The same basic argument will apply to tax reform, tort reform, health-care reform and further education reform...


Stasis is the last refuge of a party with neither ideas nor the power to implement them.

Posted by Orrin Judd at December 17, 2004 8:13 AM
Comments

Why shouldn't they become the reactionaries? Liberalism formerly implied a pragmatic and open approach toward the goal of increasing liberty as a good in and of itself. It has become,under the influence of progressive/materialism, an ideology of open theft and fraud. The accumulation of power in the hands of a self-described elite who feel entitled to rule in order to continue their experiments on the rest of us is just too damned hard to give away. Their program is ab almost complete failure although they belive that tinkering around the edges without admitting their mistakes and, heaven forbid, LEARNING from them will solve the problems. Ideological commitments,usually formed when young and searching for answers, is tough to overcome. The emotional investment was just too much even in light of hard, cold facts. The distrust of individuals and the deification of what is believed to be a disintersted state is a facet of the progressive psychology that is beyond my understanding. A very strange bunch.

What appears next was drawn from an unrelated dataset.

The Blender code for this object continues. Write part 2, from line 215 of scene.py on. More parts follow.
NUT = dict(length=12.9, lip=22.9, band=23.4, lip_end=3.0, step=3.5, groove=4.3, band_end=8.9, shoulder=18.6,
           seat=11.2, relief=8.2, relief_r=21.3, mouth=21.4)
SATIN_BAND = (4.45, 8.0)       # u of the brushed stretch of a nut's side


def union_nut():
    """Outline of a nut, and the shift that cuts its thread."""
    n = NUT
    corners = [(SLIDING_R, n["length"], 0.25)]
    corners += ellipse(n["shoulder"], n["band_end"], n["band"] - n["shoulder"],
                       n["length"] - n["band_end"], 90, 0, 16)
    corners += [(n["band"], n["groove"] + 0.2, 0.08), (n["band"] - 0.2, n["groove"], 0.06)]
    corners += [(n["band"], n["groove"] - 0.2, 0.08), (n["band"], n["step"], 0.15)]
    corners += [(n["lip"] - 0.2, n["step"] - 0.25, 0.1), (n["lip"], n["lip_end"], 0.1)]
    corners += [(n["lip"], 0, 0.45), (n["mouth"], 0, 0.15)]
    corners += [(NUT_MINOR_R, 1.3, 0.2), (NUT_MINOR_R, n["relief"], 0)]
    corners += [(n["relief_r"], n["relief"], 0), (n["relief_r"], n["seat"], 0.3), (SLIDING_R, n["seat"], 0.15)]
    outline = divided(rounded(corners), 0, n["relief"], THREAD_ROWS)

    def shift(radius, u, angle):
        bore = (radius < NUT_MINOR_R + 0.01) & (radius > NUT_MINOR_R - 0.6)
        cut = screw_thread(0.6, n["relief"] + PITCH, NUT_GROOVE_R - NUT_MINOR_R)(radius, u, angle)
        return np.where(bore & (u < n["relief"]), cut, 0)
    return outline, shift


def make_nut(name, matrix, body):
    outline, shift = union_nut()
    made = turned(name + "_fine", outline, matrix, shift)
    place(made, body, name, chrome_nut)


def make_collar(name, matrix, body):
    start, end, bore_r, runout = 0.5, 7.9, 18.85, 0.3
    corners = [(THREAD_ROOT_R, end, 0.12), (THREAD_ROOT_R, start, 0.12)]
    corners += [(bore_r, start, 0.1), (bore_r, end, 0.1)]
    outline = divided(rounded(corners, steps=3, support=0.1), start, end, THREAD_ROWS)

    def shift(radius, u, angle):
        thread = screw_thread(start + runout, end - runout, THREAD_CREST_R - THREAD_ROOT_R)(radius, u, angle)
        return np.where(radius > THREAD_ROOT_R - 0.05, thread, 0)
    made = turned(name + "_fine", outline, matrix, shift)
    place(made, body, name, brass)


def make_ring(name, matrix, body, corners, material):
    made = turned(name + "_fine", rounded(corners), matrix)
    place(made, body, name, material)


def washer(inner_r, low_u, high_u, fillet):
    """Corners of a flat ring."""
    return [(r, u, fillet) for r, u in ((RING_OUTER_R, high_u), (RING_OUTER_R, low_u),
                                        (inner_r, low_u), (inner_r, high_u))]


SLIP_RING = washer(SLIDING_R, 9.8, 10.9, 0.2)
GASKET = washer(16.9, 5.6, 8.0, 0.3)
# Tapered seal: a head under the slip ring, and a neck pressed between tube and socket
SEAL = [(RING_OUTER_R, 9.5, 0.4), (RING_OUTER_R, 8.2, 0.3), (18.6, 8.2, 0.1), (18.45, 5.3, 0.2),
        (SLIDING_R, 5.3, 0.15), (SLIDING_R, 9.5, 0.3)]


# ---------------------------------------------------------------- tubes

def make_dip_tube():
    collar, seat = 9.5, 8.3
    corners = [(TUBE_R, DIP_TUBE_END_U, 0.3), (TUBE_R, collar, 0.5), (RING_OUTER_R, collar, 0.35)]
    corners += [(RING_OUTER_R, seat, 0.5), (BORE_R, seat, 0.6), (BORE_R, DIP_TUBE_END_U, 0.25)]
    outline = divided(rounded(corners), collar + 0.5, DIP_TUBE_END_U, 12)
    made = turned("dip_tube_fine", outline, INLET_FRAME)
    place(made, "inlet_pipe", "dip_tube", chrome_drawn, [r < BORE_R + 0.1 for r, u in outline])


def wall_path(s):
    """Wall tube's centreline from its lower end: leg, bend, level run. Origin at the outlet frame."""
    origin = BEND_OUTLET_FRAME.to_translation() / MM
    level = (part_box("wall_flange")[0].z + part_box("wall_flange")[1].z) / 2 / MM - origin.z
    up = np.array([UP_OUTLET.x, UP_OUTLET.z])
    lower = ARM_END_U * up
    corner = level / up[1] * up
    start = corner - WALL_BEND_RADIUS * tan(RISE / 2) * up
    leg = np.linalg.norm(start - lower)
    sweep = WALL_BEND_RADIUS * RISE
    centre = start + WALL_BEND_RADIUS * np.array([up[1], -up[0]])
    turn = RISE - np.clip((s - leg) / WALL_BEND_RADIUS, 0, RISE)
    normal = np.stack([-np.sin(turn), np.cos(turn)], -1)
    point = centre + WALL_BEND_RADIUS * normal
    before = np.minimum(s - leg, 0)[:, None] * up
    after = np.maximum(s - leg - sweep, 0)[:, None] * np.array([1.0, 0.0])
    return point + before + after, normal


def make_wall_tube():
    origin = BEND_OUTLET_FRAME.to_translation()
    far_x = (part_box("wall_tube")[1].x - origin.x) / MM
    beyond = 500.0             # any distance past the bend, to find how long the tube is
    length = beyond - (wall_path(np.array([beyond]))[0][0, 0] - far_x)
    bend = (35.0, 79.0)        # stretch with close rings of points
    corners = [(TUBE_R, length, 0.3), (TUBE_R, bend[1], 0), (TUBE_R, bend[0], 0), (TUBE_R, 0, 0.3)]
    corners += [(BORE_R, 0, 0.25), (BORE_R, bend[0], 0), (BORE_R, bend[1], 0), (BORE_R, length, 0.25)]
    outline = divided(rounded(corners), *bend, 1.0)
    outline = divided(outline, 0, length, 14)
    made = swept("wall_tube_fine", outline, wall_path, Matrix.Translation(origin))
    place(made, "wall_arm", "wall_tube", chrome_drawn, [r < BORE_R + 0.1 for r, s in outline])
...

Posted by: Tom C., Stamford, Ct. at December 17, 2004 10:48 AM

Once you've demonized Bush and his supporters as the nearest thing to Hilter on this plant, it's tough for the left to do anything but reflexively oppose anything he's for, based on the ideas that anything he supports has to be bad, and he and his fellow Republicans can't be allowed to have any successes.

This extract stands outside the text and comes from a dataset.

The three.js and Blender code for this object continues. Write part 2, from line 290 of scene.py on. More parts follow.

Sept. 11 was enough of a shock to the system to shut many of those people down -- for a while. But the most resilliant demonizers, like Michael Moore, shook off the news within days and were able to start politicizing the issue, and as the memories of the attacks faded, others on the left returned to their former ways. If you can look at the hole at the World Trade Center and see Bush as the cause of the world's problems, there's no way you're going to look at any Social Security reform plan he backs and do anything but try and kill it in the cradle.

Posted by: John at December 17, 2004 11:07 AM

The Democrats seem well on the way to being as irrelevant to public discourse as the Congressional GOP was from the election of FDR to Gingrich's Contract with America. Keep in mind that many of the dinosaurs of the GOP like Bob Dole, Bob Michel and Old Bush viscerally hated Gingrich.

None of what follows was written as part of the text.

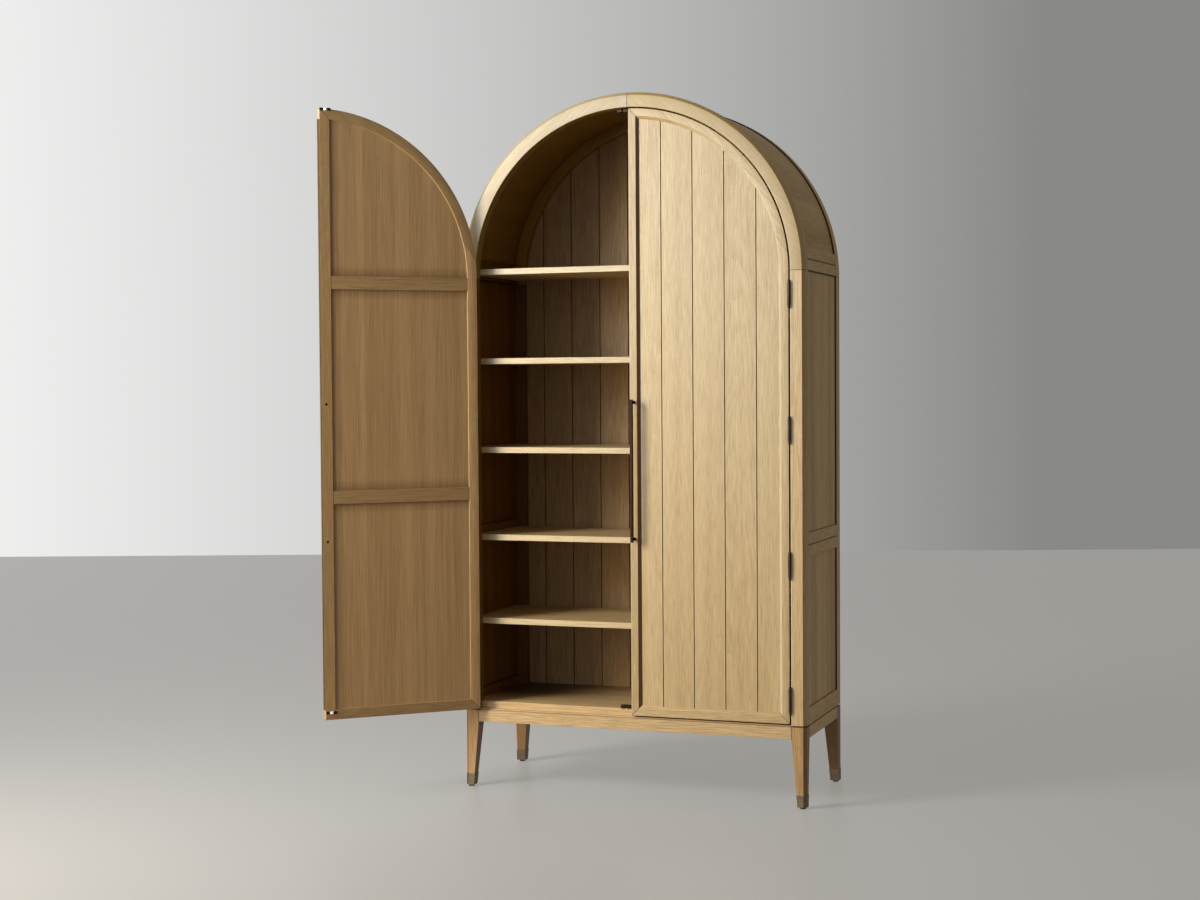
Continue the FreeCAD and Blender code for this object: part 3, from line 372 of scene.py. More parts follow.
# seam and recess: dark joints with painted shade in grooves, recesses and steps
markTones = {"seam": (0.06, 0.028, 0.009), "joint": (0.07, 0.036, 0.014), "recess": (0.02, 0.011, 0.005)}
# painted shade and painted highlights, laid on by the masks below
shadeTones = {  # they darken or lighten what is there
    "inside": (0.28, 0.17, 0.04), "soffit": (0.56, 0.44, 0.18), "doorBack": (0.62, 0.54, 0.46),
    "stileBack": (0.92, 0.81, 0.75), "meetingBack": (0.84, 0.76, 0.68), "doorEdge": (0.13, 0.09, 0.06),
    "bevel": (0.3, 0.21, 0.13), "plate": (0.1, 0.08, 0.07), "railShade": (0.6, 0.54, 0.48),
    "legSide": (0.46, 0.41, 0.34), "postSide": (0.78, 0.7, 0.62), "shelfEdge": (1.1, 1.22, 1.5),
    "boardBack": (0.16, 0.11, 0.02), "rearStep": (0.13, 0.09, 0.06), "panelEdge": (0.7, 0.68, 0.66),
    "bevelLit": (1.1, 1.36, 2.05), "edgeLit": (1.15, 1.36, 1.95), "postEdge": (1.15, 1.36, 1.95),
    "grooveLit": (1.16, 1.24, 1.42),
}
# Masks on carcass places: the parts of a row are multiplied, and the highest row counts. A ramp rises from its
# first place to its second; a band is 1 between them, with edges as soft as this.
bandEdge = 0.0003
masks = {
    # painted shade on the faces that look into the case, and on the eased inner edge in front of them
    "inside": [[("reach ramp", 0.6056, 0.6046), ("y band", 0.0456, 0.496)],
               [("reach ramp", 0.566, 0.5656), ("y ramp", 0.0015, 0.004)]],
    # painted shade on a door's hinge side, round top and bottom faces
    "doorEdge": [[("reach ramp", door["reach"] - 0.0006, door["reach"] - 0.0003)],
                 [("z ramp", door["low"] + 0.0006, door["low"] + 0.0003)]],
    # painted shade on the doors' back faces
    "doorBack": [[("y ramp", 0.0214, 0.0217)]],
    # painted highlight on the shelves' front edges
    "shelfEdge": [[("y ramp", cabinet["shelfFront"] + 0.0009, cabinet["shelfFront"] + 0.0006)]],
    # painted shade on the floor board, away from the light
    "boardBack": [[("y ramp", 0.05, 0.26), ("x ramp", 0.02, -0.4)]],
    # a leg's front and left faces, which keep their tone; its other faces get painted shade
    "legSide": [[("y band", -0.002, 0.0008)], [("y band", 0.45, 0.4528)], [("x ramp", -0.613, -0.614)]],
    # painted shade on the right post's outer side and its chamfer
    "postSide": [[("x ramp", 0.6142, 0.6145)], [("x band", 0.6056, 0.6148)]],
    # painted shade on the rear frame's step beside the panels and the skin
    "rearStep": [[("y band", 0.4485, 0.4512), ("reach ramp", 0.6092, 0.6096)]],
    # painted highlight on the round bevel of the door, where it looks towards the light
    "bevelLit": [[("reach band", door["inner"] - 0.0002, door["inner"] + door["bevelWide"] - 0.0008),
                  ("y band", 0.0004, 0.0092), ("x ramp", 0.15, 0.4)]],
    # painted shade on the bevel that looks away from the light, on the stile in the middle
    "bevel": [[("y band", 0.0006, 0.02), ("x band", door["stileInner"] - door["bevelWide"] + 0.0004, 0.04)]],
    # painted highlight on the eased left edge of the right door, and on the inner edge of the right post and arch
    "edgeLit": [[("x band", 0.0035, 0.0076), ("y band", -0.001, 0.003)]],
    "postEdge": [[("reach band", 0.5652, 0.5682), ("y band", -0.001, 0.0012), ("x ramp", 0.35, 0.52)]],
    # soft painted shade on the veneer beside the meeting stile and the cross rails
    "panelEdge": [[("aside ramp", door["stileInner"] + 0.045, door["stileInner"])]],
    "railShade": [[("railAway ramp", 0.058, 0.0225)]],
    # painted shade on the base plate's set-in edge above the legs and sides
    "plate": [[("aside ramp", 0.56, 0.564)]],
}
invertedMasks = ("legSide",)
sharedMasks = {"soffit": "inside", "stileBack": "doorBack", "meetingBack": "doorBack"}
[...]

Posted by: Bart at December 17, 2004 1:14 PM

I can't stop reacting when someone abuses the term "progressive" by attaching it to pinkoes. No. No. No. No. There is nothing progressive about these people, unless one is thick enough to imagine that all change is progress.

Leftists are counter-progressive. often explicitly so. Get inside their stuff. They almost alway wax nostalgic about some prior position, way back when, before the bourgiousie, or the Christians or the partiarchate, or the White men or somebody messed everything up

Scratch a Marxist-Leninist and you find an oblastnik, scratch a feminist, an Earth-Mother worshipper from past ages undreamed-of--it goes on and on.

Actually progress itself is a Jewish idea, grafted into the West via the Jewish sect of the Christians. Almost all the people claiming to be for "progress" are looking for progress back to the past.

Posted by: Lou Gots at December 17, 2004 3:58 PM

"Actually progress itself is a Jewish idea"

Is that so? Perhaps you could give us a citation to a Biblical or Talmudic text.